# Crash on carbon Fibre bike



## Optomrider (Mar 12, 2009)

Had an off today after hitting a rock on the road. Took a tumble and just got some gravel rash but fortunately nothing more serious. The front handlebar got bent and the brakes got knocked out of alignment but my LBS was able to put everything right.

I've heard that carbon fibre frames can fail in a collision, what should I look for? I have a 2009 Scott CR1 Pro (full carbon fibre frame)

Thanks for your help in advance.


----------



## MikeBiker (Mar 9, 2003)

The LBS would have noticed any frame damage. Ride on.


----------



## PJ352 (Dec 5, 2007)

Optomrider said:


> Had an off today after hitting a rock on the road. Took a tumble and just got some gravel rash but fortunately nothing more serious. The front handlebar got bent and the brakes got knocked out of alignment but my LBS was able to put everything right.
> 
> I've heard that carbon fibre frames can fail in a collision, what should I look for? I have a 2009 Scott CR1 Pro (full carbon fibre frame)
> 
> Thanks for your help in advance.


Without the use of special equipment, the best you can do is carefully check over the frame/ fork for deep gouges and cracks. 

From your description of the crash and because they're hidden from view on an assembled bike, the areas I'd be concerned with are the steerer tube/ fork crown junction, so IMO it would be wise to pull the fork and examine them for damage.


----------



## Optomrider (Mar 12, 2009)

Thanks for your help PJ532


----------



## bradXism (May 10, 2011)

Listen for a creak or click type noise and be careful for the next several rides.
Most of the frame fails I have seen have been immediate and visible not so for both my riding partner and myself. Both of us have had a frame fail following accidents. 
I had a head on collision with a bull mastiff resulting in a Three piece collar bone and three fractured ribs. She took a side swipe as a car next to her turned right, flipping her, and the bike, over a guard rail and down a steep embankment she only got scrapes/bruises and a homicidal rage.
Neither frame had a detectable crease/crack to start with, but her frame had an unidentifiable 'creak' in it, somewhat like BB creaks sound like, the next time she got on the bike. Several rides after I got back on mine it developed a creak too, Most notable when standing while climbing. My bike started handling funny corning at speed, I didn't have to look close to find the tell tale parallel cracks under the clear coat on the down tube just behind the head tube and was able to tiptoe home on it. Hers took only a couple rides with the creak getting less(?)before there was a noticeable sag on the right side of the crank. There was obvious spiral shaped cracks following the carbon weave at the down tube above the BB and a few small ones on the down tube near the head tube..
This was my second CF frame fail following a crash. We both have Ti bikes now.

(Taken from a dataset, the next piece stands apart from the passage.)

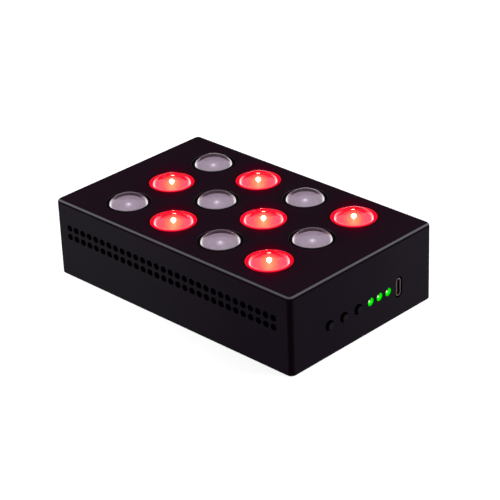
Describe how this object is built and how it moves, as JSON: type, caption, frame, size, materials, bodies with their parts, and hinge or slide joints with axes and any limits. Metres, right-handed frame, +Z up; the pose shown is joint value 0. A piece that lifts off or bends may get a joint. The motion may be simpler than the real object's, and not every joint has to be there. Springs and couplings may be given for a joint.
{
  "type": "red light therapy device",
  "caption": "Portable light therapy panel: a coated box with domed red and infrared lenses in its top, side vents, push buttons, status lights and a charging port.",
  "frame": {"origin": "middle of the case's underside, on the surface that it lies on", "axes": "+X along the case to the end with the buttons, status lights and charging port; +Y across the case to the side nearer the port; +Z up out of the windows, the way the lenses face"},
  "size_m": [0.1502, 0.0936, 0.0425],
  "materials": {
    "coated_case": "satin black powder coat",
    "black_plastic": "fine matt moulded",
    "clear_lens": "polished clear dome over a pale emitter",
    "red_lens": "polished clear dome, lit red from below",
    "green_light": "clear rod lit green",
    "black_anodised": "extruded, black anodised",
    "black_board": "black solder resist",
    "green_board": "green solder resist",
    "dark_steel": "black oxide",
    "port_steel": "drawn, nickel plated",
    "cell_wrap": "shrunk plastic sleeve",
    "lead_rubber": "soft insulation",
    "emitter": "phosphor coloured resin dome"
  },
  "bodies": {
    "case": {"housing": "coated_case", "bottom_cover": "coated_case", "cover_screw_1": "dark_steel", "cover_screw_2": "dark_steel", "cover_screw_3": "dark_steel", "cover_screw_4": "dark_steel", "red_lens_1": "red_lens", "red_lens_2": "red_lens", "red_lens_3": "red_lens", "red_lens_4": "red_lens", "red_lens_5": "red_lens", "red_lens_6": "red_lens", "infrared_lens_1": "clear_lens", "infrared_lens_2": "clear_lens", "infrared_lens_3": "clear_lens", "infrared_lens_4": "clear_lens", "infrared_lens_5": "clear_lens", "infrared_lens_6": "clear_lens", "red_led_1": "emitter", "red_led_2": "emitter", "red_led_3": "emitter", "red_led_4": "emitter", "red_led_5": "emitter", "red_led_6": "emitter", "infrared_led_1": "emitter", "infrared_led_2": "emitter", "infrared_led_3": "emitter", "infrared_led_4": "emitter", "infrared_led_5": "emitter", "infrared_led_6": "emitter", "lens_holder": "black_plastic", "led_board": "black_board", "heat_sink": "black_anodised", "sink_screw_1": "dark_steel", "sink_screw_2": "dark_steel", "sink_screw_3": "dark_steel", "sink_screw_4": "dark_steel", "fan_frame": "black_plastic", "fan_screw_1": "dark_steel", "fan_screw_2": "dark_steel", "battery_tray": "black_plastic", "battery_cell_1": "cell_wrap", "battery_cell_2": "cell_wrap", "battery_cell_3": "cell_wrap", "control_board": "green_board", "board_link": "black_plastic", "switch_1": "black_plastic", "switch_2": "black_plastic", "switch_3": "black_plastic", "status_light_1": "green_light", "status_light_2": "green_light", "status_light_3": "green_light", "port_sleeve": "port_steel", "port_tongue": "black_plastic", "battery_lead": "lead_rubber", "fan_lead": "lead_rubber"},
    "fan": {"fan_rotor": "black_plastic"},
    "power_key": {"power_button": "black_plastic"},
    "red_key": {"red_button": "black_plastic"},
    "infrared_key": {"infrared_button": "black_plastic"}
  },
  "joints": [
    {"name": "fan_spin", "type": "hinge", "parent": "case", "child": "fan", "pos_m": [-0.03585, 0, 0.017], "axis": [0, 0, 1], "continuous": true},
    {"name": "power_press", "type": "slide", "parent": "case", "child": "power_key", "axis": [-1, 0, 0], "range_m": [0, 0.0005], "stiffness_N_per_m": 500},
    {"name": "red_press", "type": "slide", "parent": "case", "child": "red_key", "axis": [-1, 0, 0], "range_m": [0, 0.0005], "stiffness_N_per_m": 500},
    {"name": "infrared_press", "type": "slide", "parent": "case", "child": "infrared_key", "axis": [-1, 0, 0], "range_m": [0, 0.0005], "stiffness_N_per_m": 500}
  ]
}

Never fear underdawg is here!


----------



## PJ352 (Dec 5, 2007)

bradXism said:


> This was my second CF frame fail following a crash. We both have Ti bikes now.


Lots of variables re: crashes/ impacts and resultant damage, but FWIW and generally speaking, aluminum cracks (but does bend on occasion), steel and Ti tend to bend and CF cracks. So while Ti may offer some advantage in repairability (as does steel), _any_ frame material suffers damage (consistent with its inherent properties) given a large enough impact.

_And... _I'd bet your Ti bike has a CF fork.


----------